Fermentation is done. I’ve set aside Wasteland and am back to work on On The Sly.
As a writer, I read my work probably a couple dozen times. And I make changes nearly every time too. And my editor says my manuscripts are always the cleanest she’s ever seen. Yet, she always finds things to correct.
You know why? Because our eyes see what our brain tells them to see. Rose colored glasses, only story stained glasses. No matter how many times I read to myself, I don’t catch things that I should. So, I read aloud. Not to myself. You don’t hear the mistakes as well as if you read aloud to another writer.
You know the feeling when someone in your profession visits you at work. Suddenly you’re more conscious of the mess, of the weird way you work, of the way you talk, of what isn’t right. We see through that other person’s eyes.

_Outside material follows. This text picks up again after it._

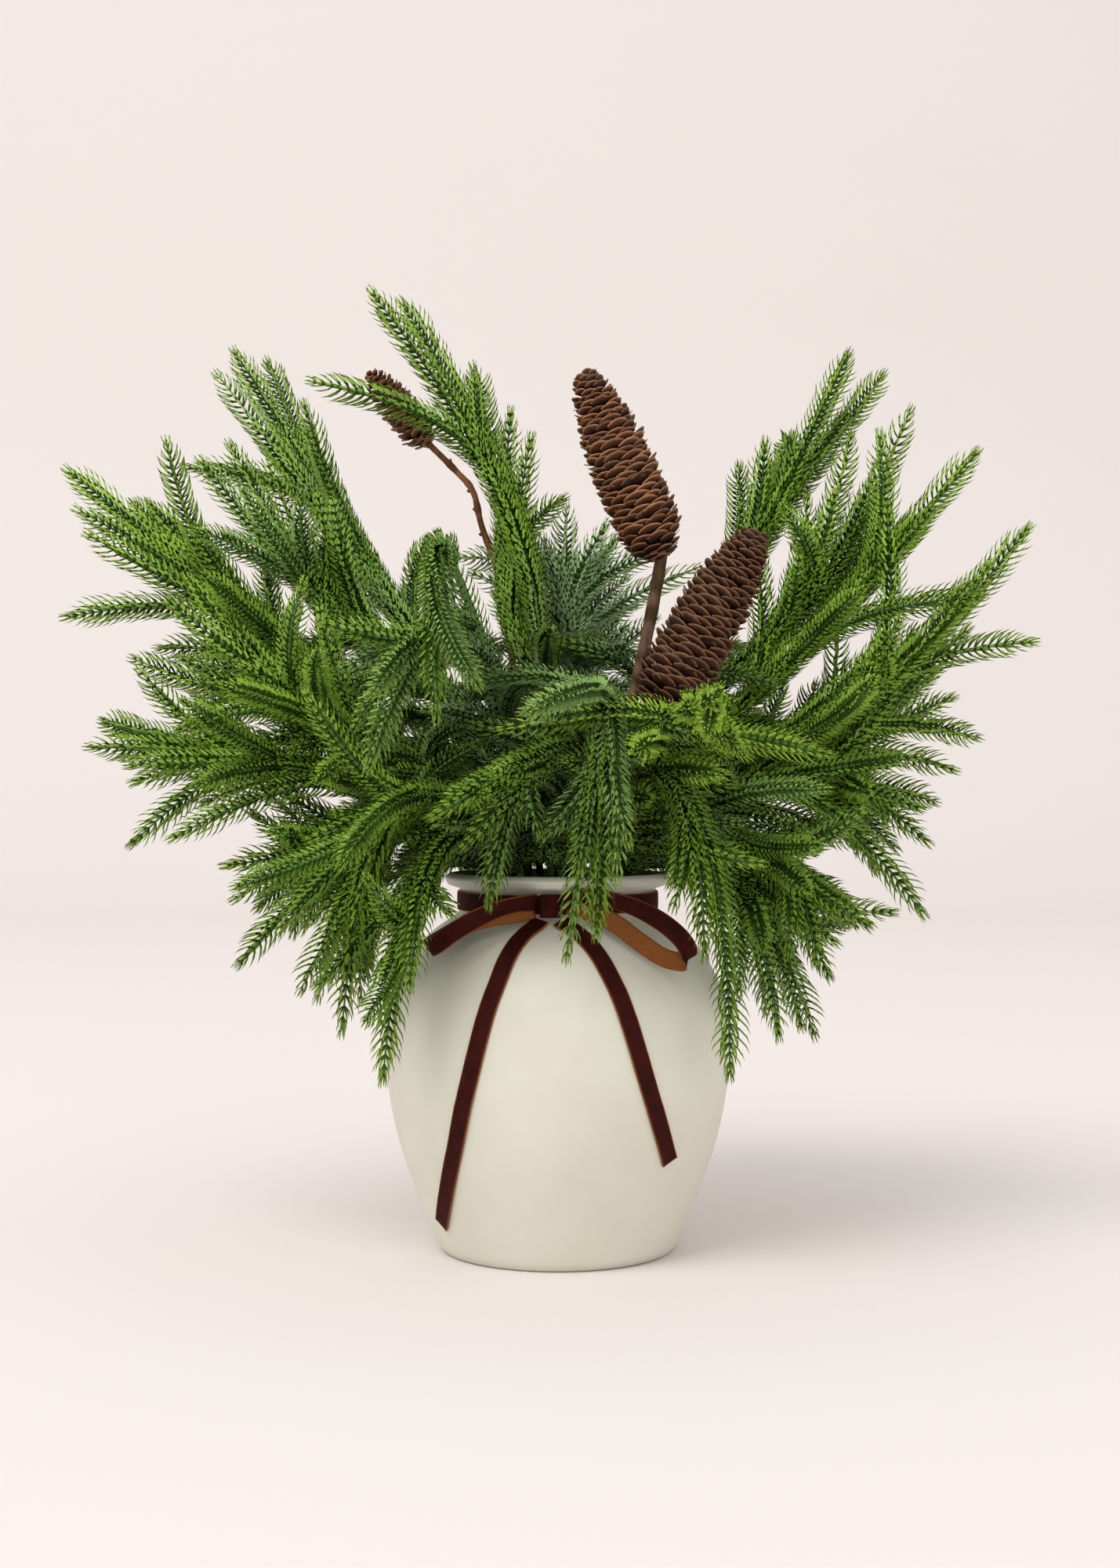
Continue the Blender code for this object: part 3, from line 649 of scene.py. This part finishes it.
# tips that part from a leader: where, how far they spread in degrees, and how long they are
FORK_FROM, FORK_OVER = 0.06, 0.52
FORK_SPREAD = (28, 50)
FORK_LENGTH = (85, 120)
FORK_MOST = 0.85  # of the leader that is left
RIM_CLEARANCE = 11
VASE_CLEARANCE = 15
CONE_CLEARANCE = 10
BOW_TOP = 206
BOW_HALF_WIDTH = 76


def needle_mesh(settings):
    """One needle: three-sided, curved forwards and drawn out to a point, with its root at the origin."""
    bm = bmesh.new()
    stations = []
    for share, width, bow in NEEDLE_RINGS:
        place = Matrix.Translation(Vector((bow, 0, share)) * settings.needle_length)
        wide = width * settings.needle_width
        stations.append(sized(place, wide * NEEDLE_DEEP, wide * NEEDLE_BROAD))
    swept(bm, stations, 3, pointed=True)
    bmesh.ops.recalc_face_normals(bm, faces=bm.faces)
    return mesh_of("needle", bm)


def whorl_mesh(needle, settings, lean, rng):
    """The needles that stand round a tip's core at one height."""
    bm = bmesh.new()
    layer = growth_layer(bm)
    for index in range(WHORL_NEEDLES):
        start = len(bm.verts)
        bm.from_mesh(needle)
        bm.verts.ensure_lookup_table()
        new = bm.verts[start:]
        for vert in new:
            vert[layer] = (vert.co.z / settings.needle_length, 0, 0, 1)
        angle = math.radians(lean + rng.uniform(-4, 4))
        place = (
            Matrix.Rotation(math.tau * (index + rng.uniform(-0.1, 0.1)) / WHORL_NEEDLES, 4, "Z")
            @ Matrix.Translation((0.0006, 0, settings.pitch * rng.uniform(-0.12, 0.12)))
            @ Matrix.Rotation(angle, 4, "Y")
            @ Matrix.Scale(rng.uniform(0.9, 1.08), 4)
        )
        bmesh.ops.transform(bm, matrix=place, verts=new)
    return mesh_of("whorl", bm)


class Grower:
    """Grows needled tips into the bmesh of one branch."""

    def __init__(self, settings, tone, seed):
        self.settings = settings
        self.rng = random.Random(seed)
        self.tone = tone
        needle = needle_mesh(settings)
        self.stock = []
        for lean in [lean for lean in LEANS for _ in range(VARIANTS)]:
            mesh = whorl_mesh(needle, settings, lean, self.rng)
            places = [0.0] * (3 * len(mesh.vertices))
            mesh.vertices.foreach_get("co", places)
            self.stock.append((mesh, growth_of(mesh), places))
        bpy.data.meshes.remove(needle)
        self.bm = bmesh.new()
        growth_layer(self.bm)
        self.cores = bmesh.new()

    def add_whorl(self, matrix, lean, tone, reach):
        mesh, flat, places = self.stock[lean * VARIANTS + self.rng.randrange(VARIANTS)]
        mesh.vertices.foreach_set("co", places)
        repaint(mesh, flat, tone, reach)
        mesh.transform(matrix)
        self.bm.from_mesh(mesh)

    def core(self, points, radii, sides=6):
        """The bare tube of a stem or tip."""
        swept(self.cores, tube_stations(points, radii), sides)

    def needles(self, points, first=0.0, full=1.0, tone_shift=0.0):
        """Whorls of needles from a share of the way along the path to its end."""
        rails = [to_metres(matrix) for matrix in rail(points)]
        length = sum((b - a).length for a, b in zip(points, points[1:])) * MM * (1 - first)
        count = max(3, round(length / self.settings.pitch))
        tone = min(1.0, max(0.0, self.tone + tone_shift + self.rng.uniform(-0.12, 0.12)))
        drift = self.rng.uniform(-0.9, 0.9)
        turn = self.rng.uniform(0, math.tau)
        for index in range(count):
            share = index / (count - 1)
            left = (1 - share) * length / self.settings.pitch
            size = full * (0.56 + 0.44 * min(1.0, left / END_WHORLS))
            size *= 0.8 + 0.2 * min(1.0, index / FIRST_WHORLS)
            lean = 0 if left > NEAR_END else 1 if left > AT_END else 2
            matrix = at_share(rails, first + (1 - first) * share)
            matrix = matrix @ Matrix.Rotation(turn + drift * share + self.rng.uniform(-0.1, 0.1), 4, "Z")
            self.add_whorl(matrix @ Matrix.Scale(size, 4), lean, tone, share)

    def finish(self):
        """The branch's bmesh, with its cores added in the second material."""
        for mesh, _, _ in self.stock:
            bpy.data.meshes.remove(mesh)
        bmesh.ops.recalc_face_normals(self.cores, faces=self.cores.faces)
        for face in self.cores.faces:
            face.material_index = 1
        mesh = mesh_of("cores", self.cores)
        self.bm.from_mesh(mesh)
        bpy.data.meshes.remove(mesh)
        return self.bm


def tip_path(start, direction, end):
    """The middle line of a tip, which leaves start in its parent's direction."""
    reach = (Vector(end) - start).length
    return bend(start, start + direction * reach * TIP_PULL, end, PATH_POINTS)


def clear_of_vase(path):
    """Whether a filling tip stays outside the vase and off the bow."""
    for point in path:
        reach = math.hypot(point.x, point.y)
        if point.z < VASE_HEIGHT + RIM_CLEARANCE and reach < vase_radius(max(0.0, point.z)) + VASE_CLEARANCE:
            return False
        if point.z < BOW_TOP and abs(point.x) < BOW_HALF_WIDTH and point.y < -NECK_RADIUS:
            return False
    return True


def clear_of_cones(path):
    """Whether a filling tip leaves the cones in plain view from the front."""
    for _, stem, tip, radius, _ in CONES.values():
        foot, top = Vector((stem[-1][0], stem[-1][2])), Vector((tip[0], tip[2]))
        for point in path:
            flat = Vector((point.x, point.z))
            near, share = geometry.intersect_point_line(flat, foot, top)
            covers = 0.2 < share < 1.1 and (flat - near).length < radius + CONE_CLEARANCE
            if covers and point.y < stem[-1][1] + CONE_CLEARANCE:
                return False
    return True


def main_stem(socket, fork):
    """The middle line of a spray's stem, from its hinge to its fork."""
    pivot = Vector((*socket, PIVOT_HEIGHT))
    rise = Vector((0, 0, (fork[2] - PIVOT_HEIGHT) * 0.45))
    return bend(pivot, pivot + rise, fork, PATH_POINTS)


def side_tips(leader, ends):
    """The side tips that the frame has."""
    paths = []
    step = (LAST_SIDE_TIP - FIRST_SIDE_TIP) / max(1, len(ends) - 1)
    for index, end in enumerate(ends):
        start, direction = along(leader, FIRST_SIDE_TIP + step * index)
        paths.append(tip_path(start, direction, end))
    return paths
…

We writers need to hear through other writers’ ears.
This is why writing critique groups are so important. Reading to someone who doesn’t know what’s right or wrong doesn’t help us. We don’t catch what we should. But reading to another writer? You bet. Even someone who is less advanced than you helps you see your problem areas.

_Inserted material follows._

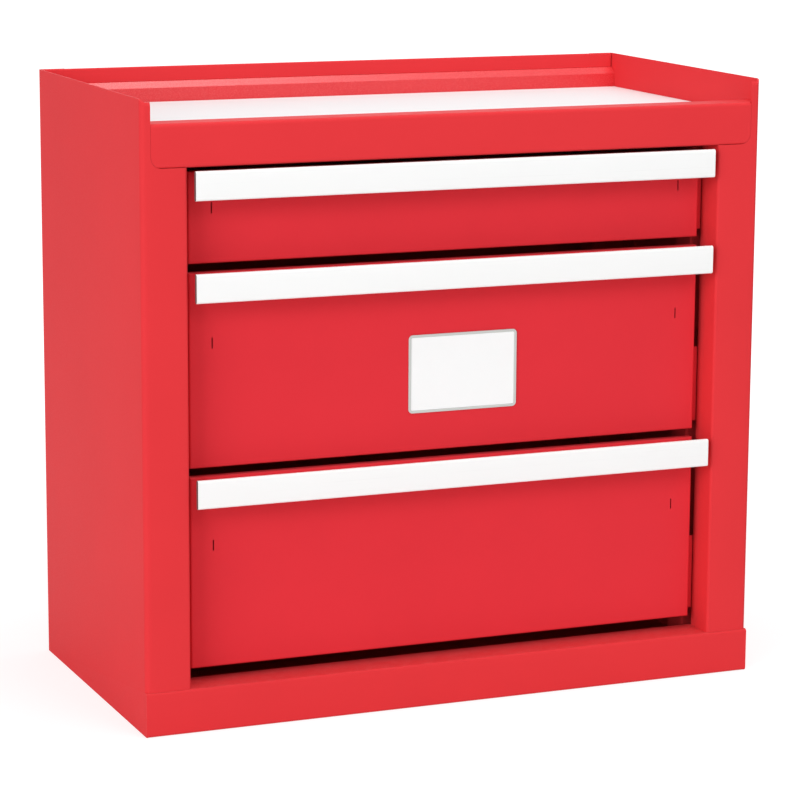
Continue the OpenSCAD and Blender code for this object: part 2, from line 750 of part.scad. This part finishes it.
side_panel("left");  // side_panel_left
side_panel("right");  // side_panel_right
back_panel();
bottom_panel();
base_rail();
top_rail();
worktop_pan();
worktop_sheet();
for (end = ["front", "rear"]) for (side = sides)
    slide_post(end, side);
slide_screws();
for (i = [1:drawer_count]) {
    drawer_front(i);
    drawer_tray(i);
    tray_front_wall(i);
    tray_back_wall(i);
    drawer_handle(i);
    drawer_rivets(i);
    for (place = ["outer", "inner"])
        slide_cages(i, place);
    for (member = ["outer", "middle", "inner"]) for (side = sides)
        slide_member(i, member, side);
}
label_frame();
label_card();
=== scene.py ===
"""A red bench-top tool cabinet with three drawers: its finishes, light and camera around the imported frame.

X runs to the right, Y to the back and Z up, in metres, as in the frame.
"""

import json
import math

import bmesh
import bpy
import numpy as np
from mathutils import Matrix, Vector


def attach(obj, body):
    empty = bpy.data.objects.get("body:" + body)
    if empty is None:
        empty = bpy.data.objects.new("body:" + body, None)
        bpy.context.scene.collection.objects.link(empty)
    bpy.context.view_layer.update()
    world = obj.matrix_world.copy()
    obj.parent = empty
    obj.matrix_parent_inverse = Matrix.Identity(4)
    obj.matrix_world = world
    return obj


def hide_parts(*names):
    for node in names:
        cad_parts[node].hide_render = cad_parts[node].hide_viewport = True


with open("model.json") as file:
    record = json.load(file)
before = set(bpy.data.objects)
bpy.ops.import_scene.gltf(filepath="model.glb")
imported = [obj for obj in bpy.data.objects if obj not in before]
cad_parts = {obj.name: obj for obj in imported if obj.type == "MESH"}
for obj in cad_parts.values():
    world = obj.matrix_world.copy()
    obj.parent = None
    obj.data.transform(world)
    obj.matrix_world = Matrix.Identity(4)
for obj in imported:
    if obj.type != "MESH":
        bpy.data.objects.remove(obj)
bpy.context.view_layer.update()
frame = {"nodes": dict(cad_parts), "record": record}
scene = bpy.context.scene
MM = 0.001

# Camera, fitted to the corners of the cabinet and its handles
PHOTO_SIDE_PX = 800
FOCAL_PX = 3093.3
SENSOR_MM = 36.0
CAMERA_AZIMUTH = math.radians(-22.62)
CAMERA_ELEVATION = math.radians(11.088)
CAMERA_ROLL = math.radians(0.333)
CAMERA_DISTANCE = 2988.1 * MM
CAMERA_SIDEWAYS = 5.634 * MM
CAMERA_RISE = 251.144 * MM
CAMERA_REACH = 20.0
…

Of course, you ideally want a mix of writing levels in your group so you can get solid advice, but in the area of just hearing the weak spots in the story, writers of any skill level work.
And it’s not enough to just give them the manuscript and let them read it silently to themselves, you have to read aloud TO THEM. Fool your body into seeing and hearing like it’s something you’ve never read before.
Not just once. But a couple times. And definitely on your final copy.
Now go. Trap some poor writer in a closet. Lean against the door and read. Don’t forget to return the favor. Writing is not a solo sport.